From Thanksgiving 1992, through January 1993, air borne particulates smaller than 2.5 microns in diameter were measured at a fixed site in a residential neighborhood of the San Francisco Bay Area. The recording interval was 15 minutes using a Nephelometer manufactured by Radiance Research of Seattle, Washington. The data clearly shows that particulate concentrations increase most rapidly in the early evening and that the highest concentrations occur in the late evening, after 11 PM. This clearly suggests that the particulates are generated by non industrial and non automotive sources. The data when processed to generate average weekdays and average weekend days, show curves that are surprising similar. Again, this suggests that the particulates result from domestic processes, the most likely of which is Residential Wood Burning. This is consistent with the results other studies performed in the San Francisco Bay Area. This session will present the collected data.
Since indoor particulates levels approach 70 % of the outdoor levels, it is clear that Residential Wood Burning causes dangerous levels of indoor air pollution in residential neighborhoods at times when people are in their homes subject to the health effects of particulate pollution.

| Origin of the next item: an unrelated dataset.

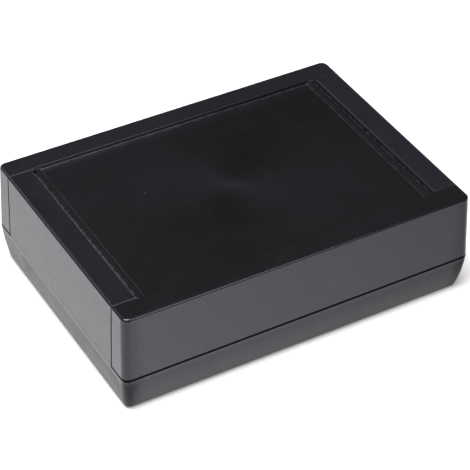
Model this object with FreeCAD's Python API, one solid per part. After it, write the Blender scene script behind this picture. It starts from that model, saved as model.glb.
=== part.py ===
"""Moulded instrument housing of two shells.

The base's end walls fold over the top, and the cover drops between them. Sizes are in millimetres.
The origin is the middle of the underside, +X runs along the length, +Z is up and -Y is the front.
"""
import FreeCAD
import Part
import math
import os

from FreeCAD import Vector

# Overall form, measured at the parting line, where the housing is longest and widest
LENGTH = 140.0
WIDTH = 100.9
HEIGHT = 42.0
PART_Z = 15.45               # height of the parting line
DRAFT_DEG = 1.8              # lean of the walls above the parting line
CORNER_R = 2.7               # upright corners
TOP_EDGE_R = 0.9             # rolled edge round the cover's top
BOTTOM_EDGE_R = 2.5          # edge round the underside

# Below the parting line every wall curves in towards the underside
END_CURVE_R = 126.0
END_CURVE_START_DEG = 4.2
SIDE_CURVE_R = 44.0
SIDE_CURVE_START_DEG = 1.5

# Mouldings
WALL = 2.5
SKIN = 1.25                  # outer half of the wall, where two pieces lap
FLOOR = 2.5                  # base floor
INNER_CORNER_R = 1.0         # least radius of an inside upright corner of the cover

# Seams
SEAM_GAP = 0.7               # open line between base and cover at the parting line
STRIP_GAP = 0.35             # open line beside the end walls and strips
SEAM_EDGE_R = 0.35           # rounding of the edges beside that line
LAP_CLEARANCE = 0.12         # between the lapped halves
TONGUE_HEIGHT = 2.0          # tongue on the base that the cover seats on
LAP_WIDTH = 1.2              # how far the base's end wall runs on behind the cover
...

The graph shows the time of day along the bottom and the day of the week. On the left vertical, we see the mass of the particulates measured and the California State Standard and the old Federal Standard are shown at 50 and 150 micrograms per square meter, by solid lines that extend over the entire week. Again we see the rapid rise in fine particulate at the end of the day. The vertical dotted lines are midnight. Do you see how the pollution falls after bedtime? But it does not fall back to clean. This week shows a typical weather pattern. There was no rain to wash out the air. The evening pollution pushes the pollution higher, day by day. As we will see in Chapter 3 these are the days when visibility is significantly degraded and emergency rooms begin to fill with people.